ONE-DIMENSIONAL GROWTH-MODEL FOR COMPETITION BETWEEN INTERMOLECULAR AND INTRAMOLECULAR PROPAGATION OF THE CONDUCTING ZONE AT CONDUCTING POLYMERS-COATED ELECTRODES

The conducting zone of an electronic conducting polymer propagates by intermolecular and intramolecular charge transport in response to electrochemical switching. The sluggish intermolecular propagation is predicted to disperse the conducting zone. In order to discuss the influence of the types of propagation, a one-dimensional growth model is presented. The model film is an assembly of randomly connected linear polymers whose molecular length obeys a given distribution function. When the conducting polymer reaches length l at time t passing over k molecular boundaries, the length is given by l = u(t - kr), where u is the intramolecular propagation speed and tau is the time of intermolecular conversion.
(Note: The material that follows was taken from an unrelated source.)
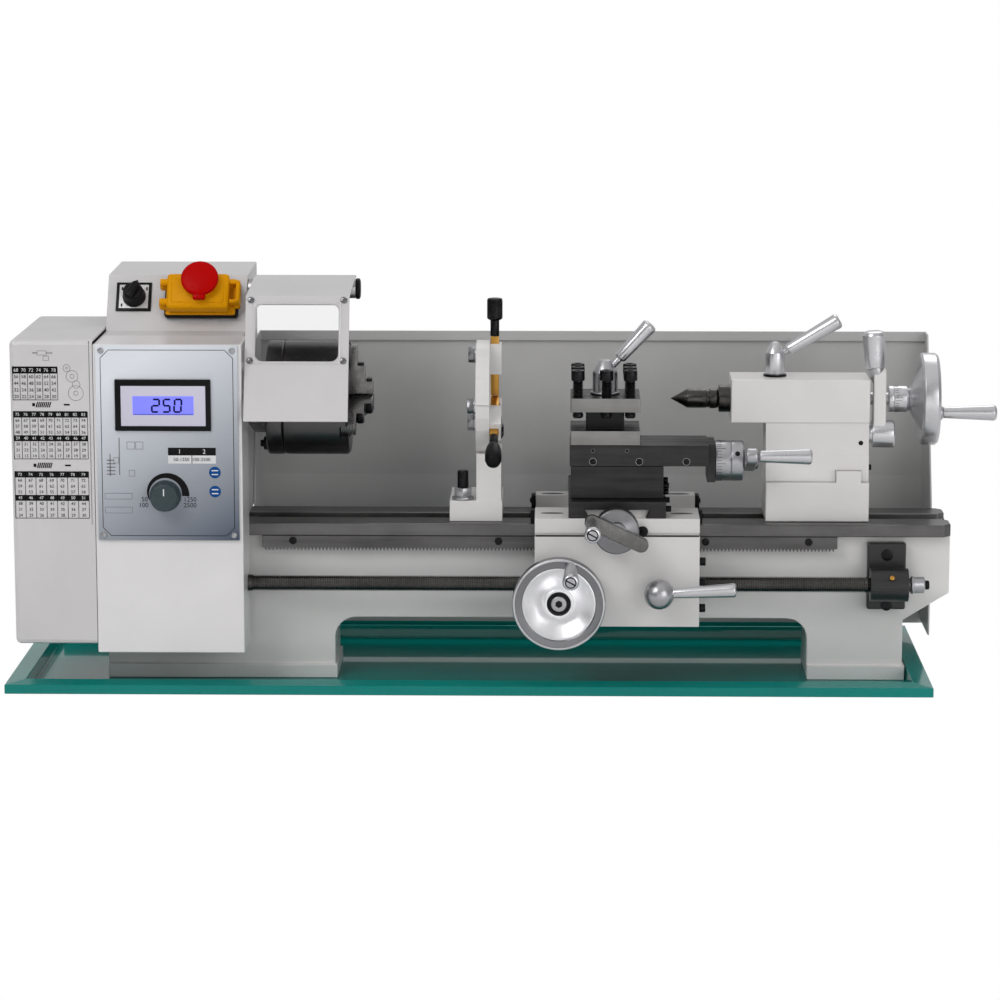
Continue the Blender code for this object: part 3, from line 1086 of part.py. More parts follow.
def make_clamp_lever():
    """Cam lever that clamps the tailstock to the bed."""
    right = TAIL_BASE_RIGHT + GAP
    shaft = turned("tailstock_clamp_lever", "bright",
                   [(0, 371), (11, 371), (12, 370), (12, right + 2.4), (8, right + 2.4), (8, 326), (0, 326)],
                   (0, CLAMP_Y, CLAMP_Z), (1, 0, 0), sides=28)
    arm = plate("lever_arm", None, "x", (right + 3, right + 14),
                around([((CLAMP_Y, CLAMP_Z), 9), ((CLAMP_Y, 266), 7)], 24))
    neck = rod("neck", None, (357, CLAMP_Y, 262), (353, CLAMP_Y, 278), 5, 6)
    grip = rod("grip", None, (353, CLAMP_Y, 277), (352, CLAMP_Y, 308), 8, 10)
    return join(shaft, arm, neck, grip)


# ---- steady rest ----
def steady_ring(inner, outer, start, end):
    """Half-ring outline in (y, z) about the spindle axis."""
    centre = (SPINDLE_Y, SPINDLE_Z)
    return arc(centre, outer, start, end, 14) + arc(centre, inner, end, start, 14)


FINGER_ANGLES = {"top": 90, "front": 210, "rear": 330}
FINGER_TIP, FINGER_END = 5, 55
BOSS_INNER, BOSS_OUTER = 22, 48.5


def finger_frame(angle):
    """Turn a shape modelled along +Z from the origin so that it points along angle in (y, z)."""
    return Matrix.Rotation(math.radians(angle - 90), 4, "X")


def radial(obj, angle):
    """Place a shape, modelled along +Z at the origin, on a finger's line."""
    turn = finger_frame(angle)
    obj.location = turn @ obj.location + metres(0, SPINDLE_Y, SPINDLE_Z)
    obj.rotation_euler = (turn.to_3x3() @ obj.rotation_euler.to_matrix()).to_euler()
    return obj


def finger_x():
    return STEADY_RIGHT - 6


def add_finger_seat(frame, angle):
    """A boss on the ring with a channel for the finger."""
    boss = block("boss", None, (STEADY_LEFT + 0.4, -9, BOSS_INNER), (STEADY_RIGHT, 9, BOSS_OUTER))
    join(frame, radial(boss, angle))
    f, x = FINGER_HALF + GAP, finger_x()
    return radial(block("channel", None, (x - f, -f, BOSS_INNER - 5), (x + f, f, STEADY_OUTER + 5)), angle)


def make_steady():
    """Steady rest: lower frame on its foot, hinged upper frame."""
    left, ring_right = STEADY_LEFT, STEADY_LEFT + 12
    foot_top = 159.5
    lower = plate("steady_lower_frame", "paint", "x", (left, ring_right), steady_ring(STEADY_INNER, STEADY_OUTER, -180, 0))
    foot_front = WAY_FRONT + 11
    column = block("column", None, (left + 0.4, foot_front + 0.4, foot_top - 2),
                   (STEADY_RIGHT, SPINDLE_Y + 26, SPINDLE_Z - STEADY_INNER - 11))
    foot = block("foot", None, (STEADY_BASE[0], foot_front, BED_TOP + GAP),
                 (STEADY_BASE[1], WAY_REAR - 4, foot_top))
    join(lower, column, foot)
    upper = plate("steady_upper_frame", "paint", "x", (left, ring_right), steady_ring(STEADY_INNER, STEADY_OUTER, 0.5, 179.5))
    cut(lower, add_finger_seat(lower, FINGER_ANGLES["front"]), add_finger_seat(lower, FINGER_ANGLES["rear"]))
    cut(upper, add_finger_seat(upper, FINGER_ANGLES["top"]))
    return lower, upper


def make_finger(side, angle):
    """Steady finger: square brass finger, its screw and knob."""
    f, x = FINGER_HALF, finger_x()
    finger = block(f"steady_finger_{side}", "brass", (x - f, -f, FINGER_TIP), (x + f, f, FINGER_END), 0.5)
    radial(finger, angle)
    screw = radial(rod("screw", None, (x, 0, FINGER_END - 5), (x, 0, FINGER_END + 15), 3.2, sides=16), angle)
    knob = radial(rod("knob", None, (x, 0, FINGER_END + 14), (x, 0, FINGER_END + 33.5), 5.5, 6.6, sides=20), angle)
    return join(finger, screw, knob)


# ---- assembly ----
def build_frame():
    make_tray()
    make_bed()
    make_rack()
    make_headstock()
    make_bearing("front_bearing", HEADSTOCK_RIGHT - BEARING_WIDTH - 1)
    make_bearing("rear_bearing", HEADSTOCK_LEFT + 1)
    make_motor()
    make_belt()
    make_gear_plate()
    make_end_bracket()
    make_gear_cover()
    make_control_box()
    make_panel()
    make_headstock_cover()
    make_splash_guard()


def build_drive():
    spindle_gear, idler_gear, screw_gear = make_gears()
    jaws = [make_jaw(i, angle) for i, angle in enumerate(jaw_angles())]
    pulley = make_pulley("spindle_pulley", SPINDLE_PULLEY_RADIUS, (SPINDLE_Y, SPINDLE_Z), SPINDLE_RADIUS + GAP)
    pivot("spindle_axis", (CHUCK_FACE, SPINDLE_Y, SPINDLE_Z), make_spindle(), make_backplate(), make_chuck(),
          *jaws, pulley, spindle_gear)
    pivot("motor_axis", (PULLEY_LEFT, MOTOR_Y, MOTOR_Z),
          make_pulley("motor_pulley", MOTOR_PULLEY_RADIUS, (MOTOR_Y, MOTOR_Z)))
    pivot("idler_axis", (GEAR_LEFT, *idler_place()), idler_gear)
    pivot("leadscrew_axis", (GEAR_LEFT, LEADSCREW_Y, LEADSCREW_Z), make_leadscrew(), screw_gear)


def build_switches():
    make_speed_knob()
    make_selector()
    base, lid, button = make_stop_switch()
    pivot("lid_hinge", on_slope(SWITCH_LEFT, (SWITCH_LOW + SWITCH_HIGH) / 2, SWITCH_BASE), lid, button)
    sheet, pane, bar = make_guard()
    pivot("guard_hinge", (GUARD_LEFT, ROD_Y, ROD_Z), sheet, pane, bar)


def build_carriage():
    pivot("carriage", (WHEEL_X, APRON_FRONT, WHEEL_Z), make_saddle(), make_apron(), make_carriage_wheel(),
          make_rack_gear(), make_half_nut(), make_half_nut_lever(), make_cross_crank())
    pivot("cross_feed", (CROSS_SCREW_X, CROSS_FRONT, CROSS_SCREW_Z), make_cross_slide())
    pivot("swivel_axis", (SWIVEL_X, SWIVEL_Y, CROSS_TOP), make_swivel_base(), make_top_slide(), make_top_crank())
    pivot("post_axis", (POST_X, SWIVEL_Y, POST_LEVELS[0]), make_tool_post(), make_post_lever())


def build_tailstock():
    pivot("tailstock", (TAIL_BASE_LEFT, SPINDLE_Y, BED_TOP), make_tail_base(), make_tail_body(), make_quill(),
          make_dead_centre(), make_tail_wheel(), make_quill_lock(), make_clamp_lever())


def build_steady():
    lower, upper = make_steady()
    fingers = {side: make_finger(side, angle) for side, angle in FINGER_ANGLES.items()}
    pivot("steady", (STEADY_LEFT, SPINDLE_Y, BED_TOP), lower, fingers["front"], fingers["rear"])
    pivot("steady_hinge", (STEADY_LEFT, SPINDLE_Y + STEADY_OUTER, SPINDLE_Z), upper, fingers["top"])


for leftover in list(bpy.data.objects):
    bpy.data.objects.remove(leftover)
lathe = bpy.data.collections.new("metal_lathe")
cutters = bpy.data.collections.new("cutters")
bpy.context.scene.collection.children.link(lathe)
bpy.context.scene.collection.children.link(cutters)
materials = {name: make_finish(name, *values) for name, values in FINISHES.items()}

build_frame()
build_drive()
build_switches()
build_carriage()
build_tailstock()
build_steady()
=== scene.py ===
"""A bench metal lathe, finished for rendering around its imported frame.

Lengths in the making functions are millimetres; MM turns them into metres.
+X points to the tailstock, -Y to the operator and +Z up.
"""
import math

import bmesh
import bpy
from mathutils import Matrix, Vector


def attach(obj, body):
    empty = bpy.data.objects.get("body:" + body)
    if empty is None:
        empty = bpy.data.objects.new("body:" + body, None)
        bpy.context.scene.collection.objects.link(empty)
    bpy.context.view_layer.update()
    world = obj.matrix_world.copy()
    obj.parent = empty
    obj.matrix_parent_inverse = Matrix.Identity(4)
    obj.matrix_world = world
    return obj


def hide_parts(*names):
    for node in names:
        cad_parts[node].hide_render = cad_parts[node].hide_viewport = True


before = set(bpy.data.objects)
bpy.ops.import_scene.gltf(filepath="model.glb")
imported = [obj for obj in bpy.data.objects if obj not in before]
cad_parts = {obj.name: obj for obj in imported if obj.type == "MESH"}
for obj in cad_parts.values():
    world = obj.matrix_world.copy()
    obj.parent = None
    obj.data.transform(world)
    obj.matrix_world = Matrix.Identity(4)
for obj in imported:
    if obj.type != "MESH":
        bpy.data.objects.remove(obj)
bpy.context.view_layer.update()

MM = 0.001
TURN = 2 * math.pi
SPINDLE = (-16, 246)                 # spindle axis, y and z
HEADSTOCK_SLOPE = ((-29, 306), (1, 352.5))      # (y, z) of the lower and upper edge
GUARD_BEND = (-89, 344.5)            # y and z of the bend above the guard's window
COVER_FRONT = -119.05                # y of the print on the gear cover
PANEL_FRONT = -121.3                 # y of the control panel's face
APRON_FRONT = -108
SPEED_KNOB = (-259, 176)             # x and z
WAYS_START = (0.1297, 0.1300)        # height in metres where the bed's paint gives way to bare steel
WAIST = (0.2282, 0.2436)             # blacked middle of the tool post, heights in metres
LEFT, RIGHT, FRONT, UP = (-1, 0, 0), (1, 0, 0), (0, -1, 0), (0, 0, 1)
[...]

Then the probability of making the length be l is expressed in general form by a distribution function. In order to evaluate the length explicitly, a uniform distribution function is used for the computation. The conducting zone thus computed grows linearly with time, but the conducting front becomes indistinct. The dispersion of the conducting zone obeys Fick's second law. The computation is extended to a normal distribution function. The degree of dispersion is not diffusional but shows a linear time dependence.